● Aim: Set down word for word each line from the start of the listing through the line that contains "self.rings, self.marked = [], []", both included.

● Material provided:
▬▬▬▬▬▬

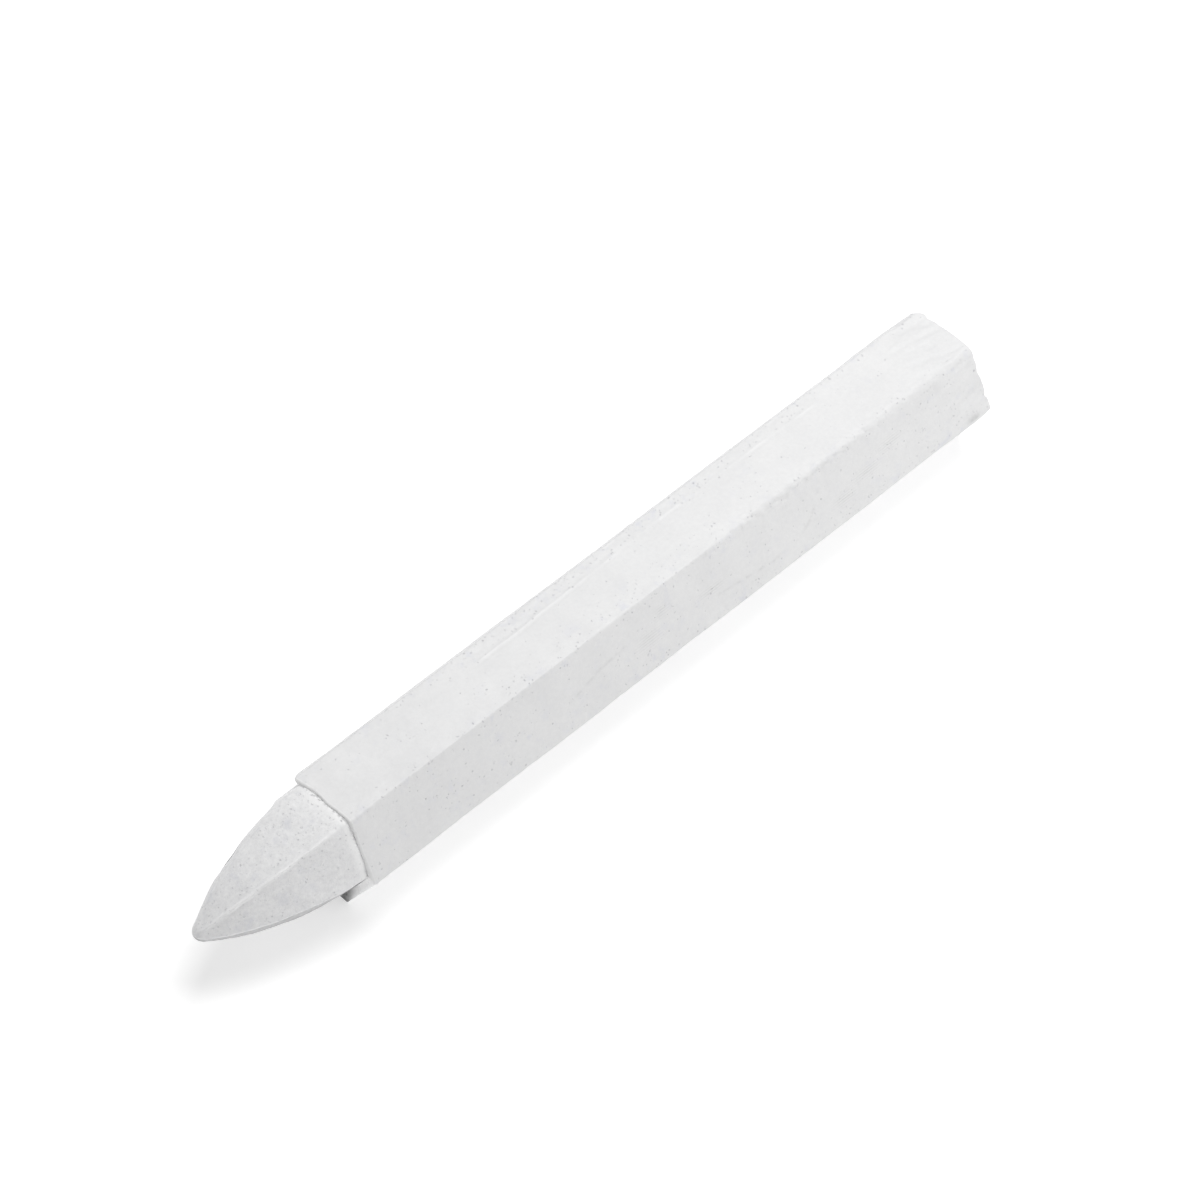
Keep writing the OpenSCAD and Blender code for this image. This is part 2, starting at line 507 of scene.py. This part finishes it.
class CasingRings:
    """Collects the casing's rings and their marks, in the order in which they join."""

    def __init__(self):
        steps = [HIDDEN_FLAT_STEPS] * SIDES
        steps[TOP_FLAT] = TOP_FLAT_STEPS
        steps[FRONT_FLAT] = FRONT_FLAT_STEPS
        self.section = Section(steps)
        plain = self.section.ring(CASING_APOTHEM, [EDGE_RADIUS] * SIDES)
        self.angles = [math.atan2(z, y) for y, z in plain]
        # How much of the point's shift the bore takes, and how far the ledge slopes into the crevice
        self.upper = np.array([smooth(-0.7, 0.0, math.sin(a)) for a in self.angles])
        self.slope = np.array([CREVICE_SLOPE * crevice_share(math.degrees(a))
                               for a in self.angles])
        self.rings, self.marked = [], []

    def across(self, points, j):
        flat = self.section.flats[j]
        if flat is None:
            return HALF_FLAT
        angle = (flat + 0.5) * TURN
        return -points[j][0] * math.sin(angle) + points[j][1] * math.cos(angle)

    def bore_shift(self, x):
        """The bore follows the point's shift over its upper side, and leaves a gap underneath."""
        return np.outer([shank_share(place) for place in x] * self.upper, POINT_SHIFT)

    def add(self, x, apothem, radii, inset, mark=None, shift=None):
        """One ring. x has a value for each sample, and the skin's relief fades with the inset."""
        points = self.section.ring(apothem, radii)
        ring = np.zeros((self.section.count, 3))
        marks = np.zeros((self.section.count, len(Marks._fields)))
        for j, flat in enumerate(self.section.flats):
            across = self.across(points, j)
            height = 0.0
            if inset < WALL:
                height = skin_relief(x[j], points[j], flat, across) * (1 - inset / WALL)
            ring[j] = (x[j], *(points[j] + self.section.normals[j] * height))
            if mark is None:
                marks[j] = skin_marks(x[j], flat, across)
        if mark is not None:
            marks[:] = mark
        if shift is not None:
            ring[:, 1:] += shift
        ring[:, 2] += AXIS_Z
        ring[:, 1] = np.clip(ring[:, 1], -CORNER_Y_LIMIT, CORNER_Y_LIMIT)
        self.rings.append(ring)
        self.marked.append(marks)

    def add_skin(self, rear, front):
        """The outer skin, from the rear rim's rounding to the front rim's."""
        first, last = rear + REAR_RIM_LENGTH, front - FRONT_RIM_LENGTH
        for share in skin_positions():
            nominal = REAR_X + (SHOULDER_X - REAR_X) * share
            radii = [edge_radius(nominal, k) for k in range(SIDES)]
            self.add(first + (last - first) * share, CASING_APOTHEM, radii, 0.0)

    def rim_ring(self, inset, end_radii):
        """Lumps, apothem and corner radii of one ring of a rim. The lumps lie along X."""
        lumps = np.array([RIM_LUMP * grain(inset, 9 * math.cos(a), 9 * math.sin(a), RIM_LUMP_SIZE)
                          for a in self.angles])
        lumps = np.abs(lumps * min(inset / RIM_LUMP_FADE, 1.0))
        return lumps, CASING_APOTHEM - inset, np.maximum(end_radii - inset, SHARPEST_INSIDE)

    def add_front_rim(self, front):
        """The front rim's rounding and the ledge, inwards to the bore."""
        end_radii = np.array([edge_radius(SHOULDER_X, k) for k in range(SIDES)])
        marks = np.array([ledge_marks(a) for a in self.angles])
        for inset, out in rim_profile(FRONT_RIM_DEPTH, FRONT_RIM_LENGTH, FILLET):
            lumps, apothem, radii = self.rim_ring(inset, end_radii)
            x = front + out - self.slope * inset / WALL - lumps
            self.add(x, apothem, radii, inset, marks, self.bore_shift(x) * inset / WALL)

    def add_bore(self, rear, front):
        """The inner wall, from the ledge back to the rear rim."""
        first, last = front - self.slope - BORE_INSET, rear + BORE_INSET
        shares = np.concatenate([np.linspace(0.0, BORE_FRONT_SHARE, 24),
                                 np.linspace(BORE_FRONT_SHARE + 0.01, 1.0, 10)])
        for share in shares:
            x = first + (last - first) * share
            self.add(x, CORE_APOTHEM, [SHARPEST_INSIDE] * SIDES, WALL, Marks(),
                     self.bore_shift(x))

    def add_rear_rim(self, rear):
        """The rear rim, outwards from the bore to the skin."""
        end_radii = np.array([edge_radius(REAR_X, k) for k in range(SIDES)])
        for inset, out in reversed(rim_profile(REAR_RIM_DEPTH, REAR_RIM_LENGTH, 0.0)):
            lumps, apothem, radii = self.rim_ring(inset, end_radii)
            self.add(rear - out + lumps, apothem, radii, inset, REAR_RIM_MARKS)


def make_casing():
    """Closed sleeve: the outer skin, a rounded rim at each end, the ledge and the bore."""
    sleeve = CasingRings()
    front = np.array([SHOULDER_X - front_setback(a) for a in sleeve.angles])
    rear = np.array([REAR_X + rear_setback(a) for a in sleeve.angles])
    sleeve.add_skin(rear, front)
    sleeve.add_front_rim(front)
    sleeve.add_bore(rear, front)
    sleeve.add_rear_rim(rear)
    return grid_mesh("casing_skin", sleeve.rings, sleeve.marked, closed=True)


# ---------------------------------------------------------------- core: plain shape

POINT_BULGE = 1.0
NOSE_APOTHEM = 0.70
NOSE_RADIUS = 1.2
RIDGE_RADIUS = 0.3

# The core is this much smaller all round than the CAD's, so that it keeps clear of the bore
CORE_GAP = 0.01


def point_apothem(x):
    """Distance from the axis to the faces of the point at x, on their bulging arc."""
    along = x - SHOULDER_X
    length = NOSE_X - SHOULDER_X
    if along <= 0:
        return CORE_APOTHEM - CORE_GAP
    fall = CORE_APOTHEM - NOSE_APOTHEM
    chord = math.hypot(length, fall)
    radius = ((chord / 2) ** 2 + POINT_BULGE ** 2) / (2 * POINT_BULGE)
    outward = (fall / chord, length / chord)
    middle = (length / 2, (CORE_APOTHEM + NOSE_APOTHEM) / 2)
    centre = [m - o * (radius - POINT_BULGE) for m, o in zip(middle, outward)]
    arc = centre[1] + math.sqrt(radius ** 2 - (along - centre[0]) ** 2)
    return arc - CORE_GAP


def nose_envelope(x):
    """Largest distance from the axis at x that the rounded nose and its 45 degree cone leave."""
    back = NOSE_X - x
    cone_radius = NOSE_RADIUS * math.sqrt(0.5)
    cone_back = NOSE_RADIUS - cone_radius
    if back < cone_back:
        return math.sqrt(max(NOSE_RADIUS ** 2 - (NOSE_RADIUS - back) ** 2, 0.0))
    return cone_radius + (back - cone_back)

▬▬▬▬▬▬

● The result:
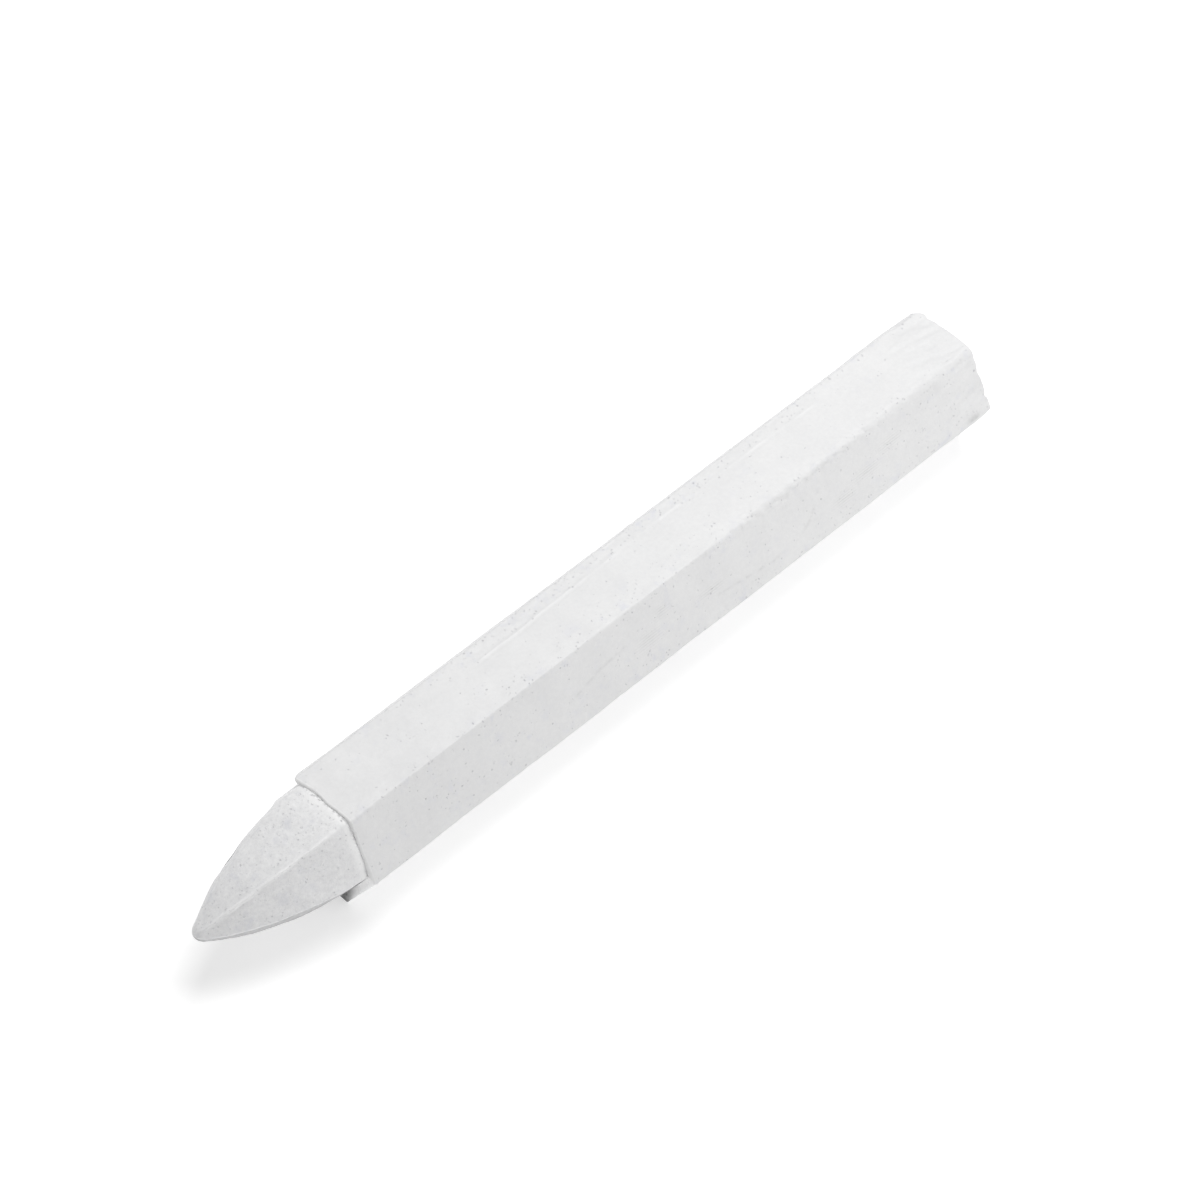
Keep writing the OpenSCAD and Blender code for this image. This is part 2, starting at line 507 of scene.py. This part finishes it.
class CasingRings:
    """Collects the casing's rings and their marks, in the order in which they join."""

    def __init__(self):
        steps = [HIDDEN_FLAT_STEPS] * SIDES
        steps[TOP_FLAT] = TOP_FLAT_STEPS
        steps[FRONT_FLAT] = FRONT_FLAT_STEPS
        self.section = Section(steps)
        plain = self.section.ring(CASING_APOTHEM, [EDGE_RADIUS] * SIDES)
        self.angles = [math.atan2(z, y) for y, z in plain]
        # How much of the point's shift the bore takes, and how far the ledge slopes into the crevice
        self.upper = np.array([smooth(-0.7, 0.0, math.sin(a)) for a in self.angles])
        self.slope = np.array([CREVICE_SLOPE * crevice_share(math.degrees(a))
                               for a in self.angles])
        self.rings, self.marked = [], []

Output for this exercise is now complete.